Some shoppers are sympathetic to the villagers' problems, saying the main reason

they buy is to encourage the manufacture of traditional Khmer products and support

the vendors and their families.

Tep Sokunthea, a 19-year-old student from the Faculty of Management and Law, is shopping

for palm leaf bags and hats with her friend, Luy Lina, also 19.

"I always buy some items from the villagers," says Sokunthea with a smile.

"I strongly support our Khmer crafts - the cost doesn't really matter to me."

Yim Vuthy, aged 12, keeps watch at his parents' rattan goods stall near Wat Unalom October 30.

Both women say they prefer local products to imports. Among the reasons, they say,

is that by encouraging local industry they can help tackle unemployment and reduce

the poverty that afflicts many villagers. Sokunthea and Lina also express the hope

that more of their generation will do the same.

"I feel very sorry for the villagers," she says. "They are extremely

poor and suffer disasters almost every year. I hope the money they make here helps

them get by."

Sokunthea adds that by buying their products the villagers will become more aware

of the importance of the forests. Greater awareness at the local level will help

in the battle to preserve the nation's natural heritage.

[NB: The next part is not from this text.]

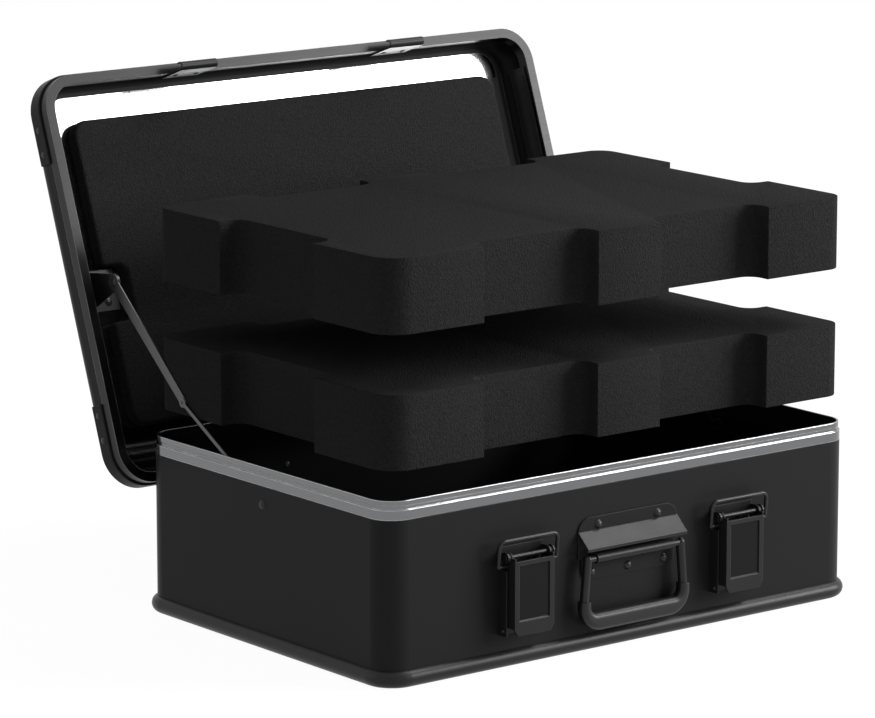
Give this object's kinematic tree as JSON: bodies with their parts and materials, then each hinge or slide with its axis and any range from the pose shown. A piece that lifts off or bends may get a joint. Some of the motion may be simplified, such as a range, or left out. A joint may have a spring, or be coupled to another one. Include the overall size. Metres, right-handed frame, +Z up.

Chou Kim Sour, a preservation officer attached to the Royal Palace, is also shopping

outside Wat Unalom. He is looking for decorations for the area of the Palace where

he lives.

"I want to help maintain our Khmer products," he says, "and encourage

the villagers to keep making these traditional crafts."

At her stall, Chhin is less than confident of the coming years. The effort involved

in finding rattan and palm leaves has alerted the villagers to their reliance on

the forests.

"Now we know how important the forests are to us," she says sadly, "but

I think it is too late to change what has happened."